Benefits/Advantages of Polymorphism

• Code Reusability: The main advantage of polymorphism is the creation of reusable code by the programmer – classes once written, tested, and implemented can be easily reused at other required places without caring about what’s written in the case.
• By using polymorphic variables, memory is defined once, i.e., a single variable can be used to store multiple data types (integers, strings, etc.) rather than declaring a different variable again and again for each data format to be used.
• Scalability: A polymorphic program can be easily extended, i.e., once an application is written using the concept of polymorphism, it can easily be extended, providing new objects that conform to the original interface. Also, it is unnecessary to recompile original programs again when a new type is added. Only re-linking is necessary to exhibit the new changes along with the old application. It is one of the greatest features of Oops.
• It provides easier maintenance of applications.
• It helps in achieving robustness in applications.

Function Overriding

• It is sometimes also called Method overriding.
• Overriding is about the same method, and the same signature, but different classes connected through inheritance.
• It is used to achieve runtime polymorphism, i.e., Function overriding is a type of polymorphism.
• It enables us to provide a specific implementation of the function that is already provided by its base class.
• Constructors are not normal methods, hence they cannot be overridden.
• To occur Function override –
  • The function name must be the same in both the base and derived classes.
  • Function parameters also must be the same.
  • The function’s return type must also be the same.
  • Inheritance must exist.
  • Base class function must be virtual.
  • The call should be made using a base class pointer.

Virtual Keyword

• The word “virtual‟ means something that does not exist in reality, some sort of imaginary thing.
• The virtual keyword in C++ is used to enable runtime polymorphism by ensuring that the function call is resolved at runtime based on the object being pointed to, not the pointer type.
• When a base class function is declared as virtual, C++ decides which function to call at runtime, depending on the actual object, not on the type of pointer.
• When to Use Virtual Keyword
  • When we want runtime polymorphism.
  • When a base class pointer points to derived class objects.
  • When functions are expected to be overridden.
• Without the use of a virtual keyword
  • C++ uses compile-time binding (static binding).
  • The function call depends on the type of pointer.
• With the use of a virtual keyword
  • C++ uses runtime binding (dynamic binding).
  • The function call depends on the type of object.
• The virtual keyword is written only in the base class of Inheritance.
• Function overriding must have the same signature and occur with the help of the Virtual keyword/function.
• Constructors cannot be virtual.
• Destructors are often declared virtual.

Virtual Function

• A virtual function is a class member function that is declared using the virtual keyword and supports runtime polymorphism by enabling dynamic function binding.
• The concept of a virtual function is similar to a member function, but it does not physically exist, although it appears in the necessary places in a program.
• It ensures runtime polymorphism, meaning the function call is resolved at runtime based on the type of object, not the pointer.
• The functionality of virtual functions can be overridden in their derived classes.
• When the form/nature of a member function of a class is changed at runtime.

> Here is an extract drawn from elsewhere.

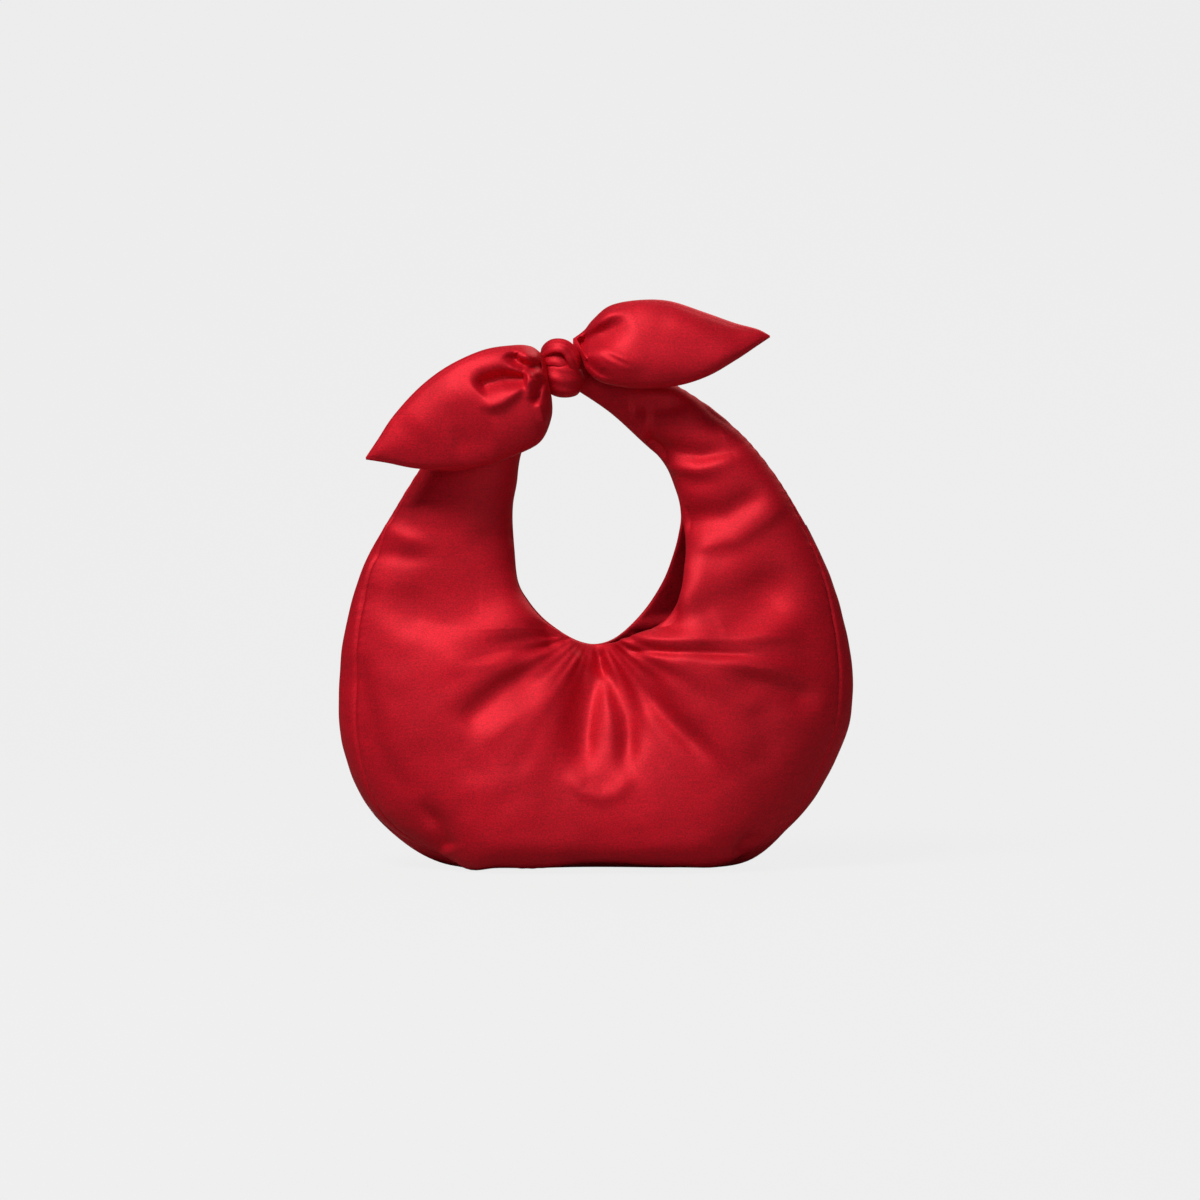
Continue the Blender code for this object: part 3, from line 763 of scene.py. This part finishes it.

Such member functions are called virtual functions, and the corresponding class is called a Polymorphic class. The objects of the polymorphic class, addressed by pointers, change at runtime and respond differently to the same message.
• Why is Virtual Function Needed?
  • Without virtual functions in the base class:
    • Function calls are resolved at compile time
    • Base class pointer always calls the base class function
  • With virtual functions in the base class:
    • Function calls are resolved at runtime
    • A base class pointer can call a derived class function
• If a class has virtual functions, its destructor should be virtual.
• Advantages
  • Virtual function supports runtime polymorphism.
  • It enables flexible and reusable code.
  • This concept is used in frameworks & interfaces.
  • It helps to achieve a dynamic behavior of the program.
• Disadvantage
  • Virtual function has a slight performance overhead.
  • Virtual function uses slightly more memory due to the creation of the vtable by the compiler, which stores addresses of virtual functions, and the object contains a pointer to the vtable, which resolves function calls at runtime.

Pure Virtual Functions

• It is also called do-nothing functions/dummy functions.
• The pure virtual function is always a virtual function.
• A pure virtual function is a virtual function that has no definition or implementation in the base class
• Derived classes must override it.
• A pure virtual function is declared using = 0. 
• Pure virtual functions are functions with a null body defined in the base class.
• A pure virtual function makes the class abstract and forces derived classes to provide an implementation.
• Syntax: To declare pure virtual functions –            

Here, the assignment operator is not used to assign zero to this function, but rather used to instruct the compiler that the function is pure.

• Example

virtual void display()=0;

Abstract Class/Pure Abstract Class

• A class in C++ containing at least one pure virtual function is referred to as an Abstract Class.
• We cannot create, declare, or instantiate objects of an abstract class; i.e., any attempt to declare or create an object for an abstract class results in an error.
• It is used as a base class and contains at least one pure virtual function.
• The purpose of this class is to provide a common interface for derived classes.
• A pointer of an abstract class can point to derived class objects.
• The concept of an abstract class is used
  • To achieve/implement runtime polymorphism
  • Helps in code reusability.
  • To define rules/structure for child classes
  • To hide implementation details (abstraction)

Demerits/Disadvantages of Polymorphism

• Implementing polymorphism can be challenging for programmers in programming code.
• Run-time polymorphism leads to performance issues because os with compilers manages all the related resources suddenly at run time.
• Polymorphism reduces the readability of the program, i.e., identifying the runtime behavior of a program is difficult.